Liev Schreiber has the fewest lines of any leading man this side of Don Draper, but Ray is still a captivating character. Other morally conflicted protagonists seen on tv are clearly a large influence on the character of Ray, but that doesn’t take away from the fact that Schreiber elevates his character beyond its “age of the anti-hero” roots. Ray is man who had to take control at a very young age, as every older authority figure failed him and his brothers. He has grown comfortable in his role as Donovan family patriarch, and Mickey’s return rattles him to his core. Ray, like everyone on this show, hides behind a façade of calm, but when he explodes with rage it is terrifying and riveting. A recent episode finally brought the Ray-Mickey conflict to its climax, as Ray pointed a gun at his father’s head and spent several moments deciding wither or not to kill him.  This came at a point in the shows trajectory when stretching out the cold war between the two Donovan’s would start to feel tedious and contrived, and the show was smart to introduce a new element to the fight.
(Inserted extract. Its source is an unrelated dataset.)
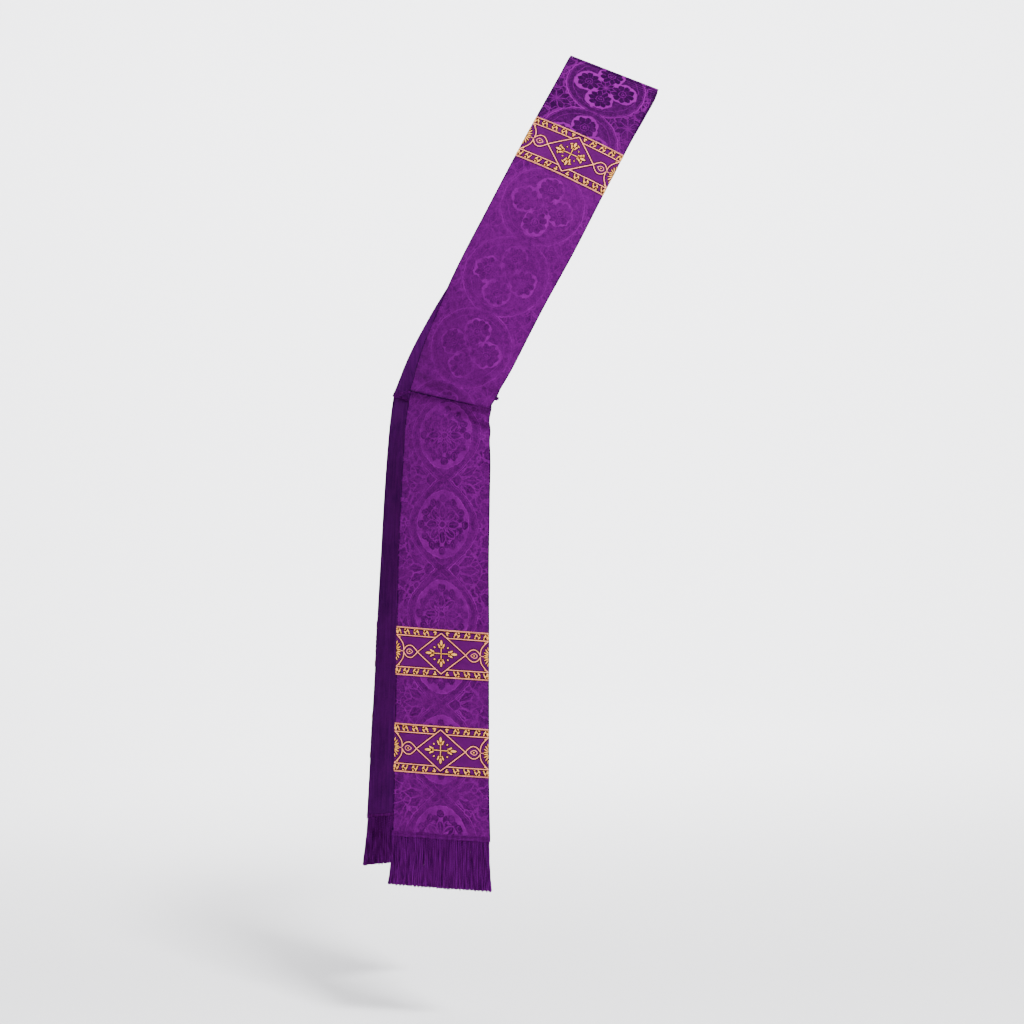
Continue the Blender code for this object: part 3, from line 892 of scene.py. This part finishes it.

Ray travels to Boston to find the mysterious Sully, the old mob boss that his father ratted out, and convinces Sully to come out of hiding to make Mickey disappear. And the actor portraying Sully is James Woods. The show is now building towards a war between two long-standing enemies, who once held great power, and have now grown old and bitter. Jon Voight versus James Woods. I can’t wait to see that.

Ray Donovan is not the most ground-breaking drama on tv right now, but well-paced story telling and excellent performances from all the cast have made its flaws fade into the background and create a captivating first half season of television.